» RAW RECORDS:
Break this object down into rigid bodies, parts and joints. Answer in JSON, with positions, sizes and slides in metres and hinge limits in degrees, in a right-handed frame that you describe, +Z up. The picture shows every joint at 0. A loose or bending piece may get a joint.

...

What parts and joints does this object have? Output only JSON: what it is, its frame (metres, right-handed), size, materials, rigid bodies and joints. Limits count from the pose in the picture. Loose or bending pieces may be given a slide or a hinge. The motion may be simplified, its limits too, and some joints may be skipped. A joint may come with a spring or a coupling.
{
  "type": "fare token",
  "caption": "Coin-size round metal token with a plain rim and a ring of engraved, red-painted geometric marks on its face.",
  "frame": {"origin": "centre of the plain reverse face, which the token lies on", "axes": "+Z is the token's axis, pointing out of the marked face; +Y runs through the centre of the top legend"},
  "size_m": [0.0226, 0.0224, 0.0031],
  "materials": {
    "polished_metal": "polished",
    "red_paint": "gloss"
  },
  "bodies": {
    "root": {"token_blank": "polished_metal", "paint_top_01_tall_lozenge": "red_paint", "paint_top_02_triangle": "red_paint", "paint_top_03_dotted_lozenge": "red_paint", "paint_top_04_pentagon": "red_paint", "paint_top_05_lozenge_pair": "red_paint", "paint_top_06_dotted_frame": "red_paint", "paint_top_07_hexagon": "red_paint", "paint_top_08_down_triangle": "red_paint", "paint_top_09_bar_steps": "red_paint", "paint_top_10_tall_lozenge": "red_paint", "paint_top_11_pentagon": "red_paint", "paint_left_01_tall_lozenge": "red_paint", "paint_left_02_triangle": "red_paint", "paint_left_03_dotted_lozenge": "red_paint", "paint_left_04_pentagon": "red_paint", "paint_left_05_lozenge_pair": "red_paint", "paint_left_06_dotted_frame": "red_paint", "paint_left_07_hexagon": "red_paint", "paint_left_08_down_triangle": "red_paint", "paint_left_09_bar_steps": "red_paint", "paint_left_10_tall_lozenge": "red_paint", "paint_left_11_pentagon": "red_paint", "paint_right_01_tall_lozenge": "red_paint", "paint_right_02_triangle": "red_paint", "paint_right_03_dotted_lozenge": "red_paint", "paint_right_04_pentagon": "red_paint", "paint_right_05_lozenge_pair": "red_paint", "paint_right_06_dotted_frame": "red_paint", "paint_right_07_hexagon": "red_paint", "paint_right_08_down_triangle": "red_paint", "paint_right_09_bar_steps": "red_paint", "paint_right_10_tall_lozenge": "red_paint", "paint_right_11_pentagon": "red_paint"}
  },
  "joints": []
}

* * *

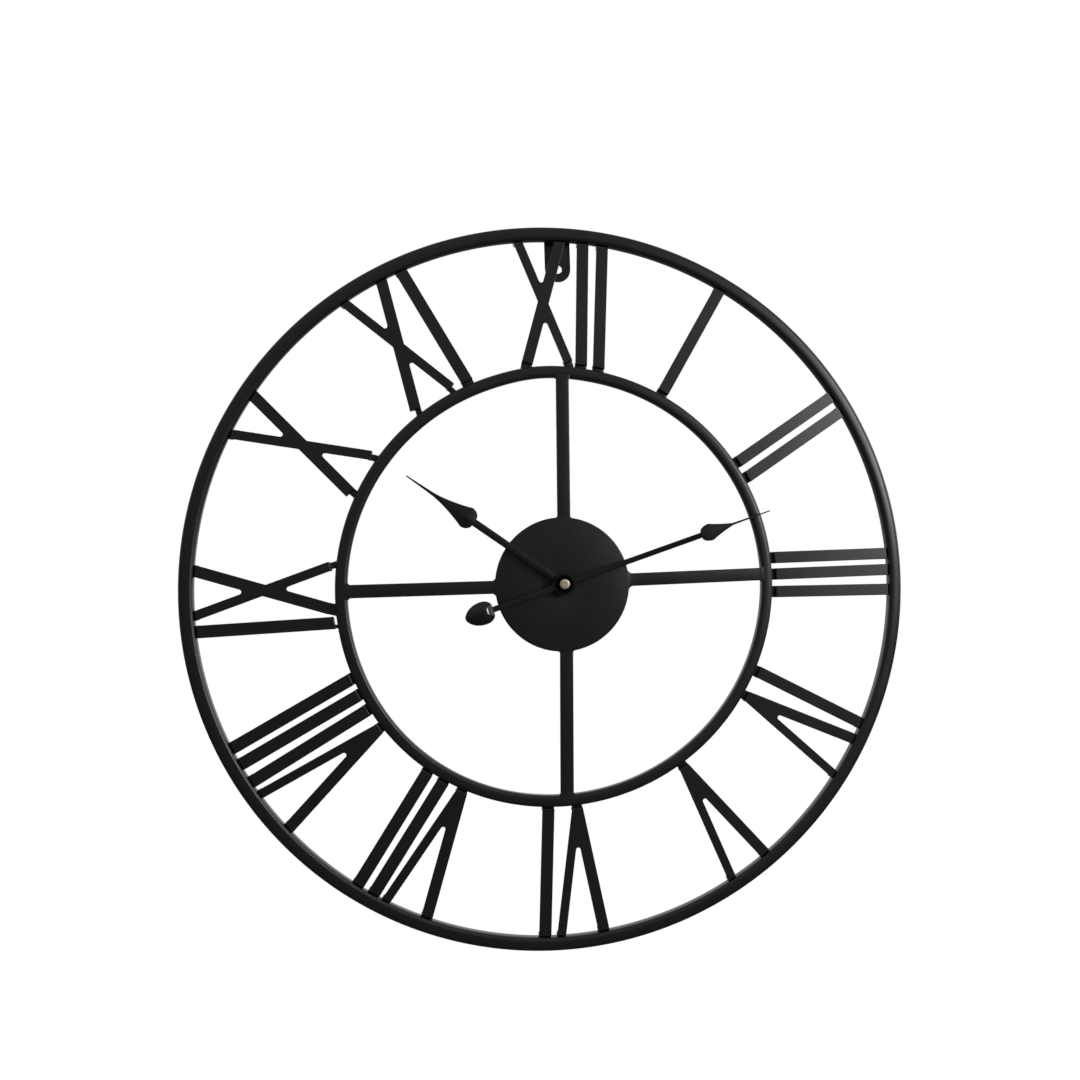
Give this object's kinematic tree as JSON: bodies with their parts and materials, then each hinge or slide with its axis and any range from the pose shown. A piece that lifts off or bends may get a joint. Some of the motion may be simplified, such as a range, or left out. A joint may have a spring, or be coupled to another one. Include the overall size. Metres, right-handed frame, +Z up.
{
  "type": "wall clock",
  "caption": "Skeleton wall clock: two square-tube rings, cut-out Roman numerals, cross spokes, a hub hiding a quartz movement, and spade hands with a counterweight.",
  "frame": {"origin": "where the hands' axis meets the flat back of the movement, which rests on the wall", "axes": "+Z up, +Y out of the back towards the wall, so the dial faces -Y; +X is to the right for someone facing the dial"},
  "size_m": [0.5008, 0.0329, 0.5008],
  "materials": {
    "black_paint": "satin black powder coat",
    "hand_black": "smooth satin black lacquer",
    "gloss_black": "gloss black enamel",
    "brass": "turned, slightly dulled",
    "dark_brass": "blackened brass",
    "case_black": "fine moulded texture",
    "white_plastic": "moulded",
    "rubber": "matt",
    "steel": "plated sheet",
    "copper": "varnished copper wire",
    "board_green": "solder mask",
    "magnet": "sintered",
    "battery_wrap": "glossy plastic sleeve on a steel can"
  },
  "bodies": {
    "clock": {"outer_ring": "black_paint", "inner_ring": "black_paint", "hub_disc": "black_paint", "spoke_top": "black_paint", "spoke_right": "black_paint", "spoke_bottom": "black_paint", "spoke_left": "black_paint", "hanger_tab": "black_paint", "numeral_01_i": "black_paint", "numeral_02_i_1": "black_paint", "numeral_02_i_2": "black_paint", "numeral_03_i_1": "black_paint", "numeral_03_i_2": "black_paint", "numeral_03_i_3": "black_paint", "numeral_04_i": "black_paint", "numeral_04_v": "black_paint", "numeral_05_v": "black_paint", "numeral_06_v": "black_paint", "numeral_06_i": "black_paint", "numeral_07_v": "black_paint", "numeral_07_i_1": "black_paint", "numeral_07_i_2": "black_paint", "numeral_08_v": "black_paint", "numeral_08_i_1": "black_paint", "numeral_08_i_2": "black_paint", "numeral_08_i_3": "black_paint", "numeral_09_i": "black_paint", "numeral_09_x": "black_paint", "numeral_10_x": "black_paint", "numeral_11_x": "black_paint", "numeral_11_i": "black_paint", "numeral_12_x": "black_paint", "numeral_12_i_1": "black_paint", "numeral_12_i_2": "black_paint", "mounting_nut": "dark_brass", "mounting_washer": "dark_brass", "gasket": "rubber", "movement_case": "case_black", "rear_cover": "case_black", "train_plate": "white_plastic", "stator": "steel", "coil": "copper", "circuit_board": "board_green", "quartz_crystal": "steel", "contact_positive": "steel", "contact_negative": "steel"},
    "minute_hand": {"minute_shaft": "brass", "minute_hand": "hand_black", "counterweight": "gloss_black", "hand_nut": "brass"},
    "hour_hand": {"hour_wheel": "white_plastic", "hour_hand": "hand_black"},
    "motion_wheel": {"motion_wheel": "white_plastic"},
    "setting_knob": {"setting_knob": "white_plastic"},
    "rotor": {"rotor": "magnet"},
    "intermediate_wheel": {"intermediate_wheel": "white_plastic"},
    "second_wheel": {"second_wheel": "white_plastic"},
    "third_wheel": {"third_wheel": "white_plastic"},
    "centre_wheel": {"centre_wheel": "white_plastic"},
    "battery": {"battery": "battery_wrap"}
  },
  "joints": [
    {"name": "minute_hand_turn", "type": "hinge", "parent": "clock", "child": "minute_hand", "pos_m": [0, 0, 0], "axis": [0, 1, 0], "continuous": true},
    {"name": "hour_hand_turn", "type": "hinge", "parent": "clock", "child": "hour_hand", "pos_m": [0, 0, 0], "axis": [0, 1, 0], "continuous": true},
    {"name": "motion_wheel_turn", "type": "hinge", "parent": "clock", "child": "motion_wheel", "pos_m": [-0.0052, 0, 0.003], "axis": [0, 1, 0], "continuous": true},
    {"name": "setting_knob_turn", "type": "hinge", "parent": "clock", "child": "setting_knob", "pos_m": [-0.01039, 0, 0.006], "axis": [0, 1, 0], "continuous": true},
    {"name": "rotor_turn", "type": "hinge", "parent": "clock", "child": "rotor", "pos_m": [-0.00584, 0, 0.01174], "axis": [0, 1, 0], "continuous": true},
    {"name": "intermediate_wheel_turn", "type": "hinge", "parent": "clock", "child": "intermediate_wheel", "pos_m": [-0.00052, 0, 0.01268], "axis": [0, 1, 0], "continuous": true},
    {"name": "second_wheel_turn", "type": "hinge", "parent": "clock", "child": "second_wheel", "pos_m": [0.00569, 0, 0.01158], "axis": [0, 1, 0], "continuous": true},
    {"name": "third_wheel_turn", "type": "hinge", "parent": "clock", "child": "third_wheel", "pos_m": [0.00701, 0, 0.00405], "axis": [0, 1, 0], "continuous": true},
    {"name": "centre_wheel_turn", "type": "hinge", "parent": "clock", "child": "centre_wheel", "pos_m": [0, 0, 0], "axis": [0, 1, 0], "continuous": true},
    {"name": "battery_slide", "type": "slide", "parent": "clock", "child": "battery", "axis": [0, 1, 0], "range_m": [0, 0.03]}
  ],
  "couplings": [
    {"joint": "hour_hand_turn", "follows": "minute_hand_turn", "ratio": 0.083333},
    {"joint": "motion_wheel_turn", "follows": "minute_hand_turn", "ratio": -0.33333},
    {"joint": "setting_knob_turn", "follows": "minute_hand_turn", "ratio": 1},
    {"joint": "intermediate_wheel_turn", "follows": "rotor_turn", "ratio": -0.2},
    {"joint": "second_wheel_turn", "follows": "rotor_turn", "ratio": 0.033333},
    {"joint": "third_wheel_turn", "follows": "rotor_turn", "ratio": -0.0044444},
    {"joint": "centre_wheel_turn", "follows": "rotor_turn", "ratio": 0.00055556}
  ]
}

» WHAT TO WORK ON:
Copy out all lines that carry the word "joints".

» FINAL RESULT:
Break this object down into rigid bodies, parts and joints. Answer in JSON, with positions, sizes and slides in metres and hinge limits in degrees, in a right-handed frame that you describe, +Z up. The picture shows every joint at 0. A loose or bending piece may get a joint.
What parts and joints does this object have? Output only JSON: what it is, its frame (metres, right-handed), size, materials, rigid bodies and joints. Limits count from the pose in the picture. Loose or bending pieces may be given a slide or a hinge. The motion may be simplified, its limits too, and some joints may be skipped. A joint may come with a spring or a coupling.
  "joints": []
  "joints": [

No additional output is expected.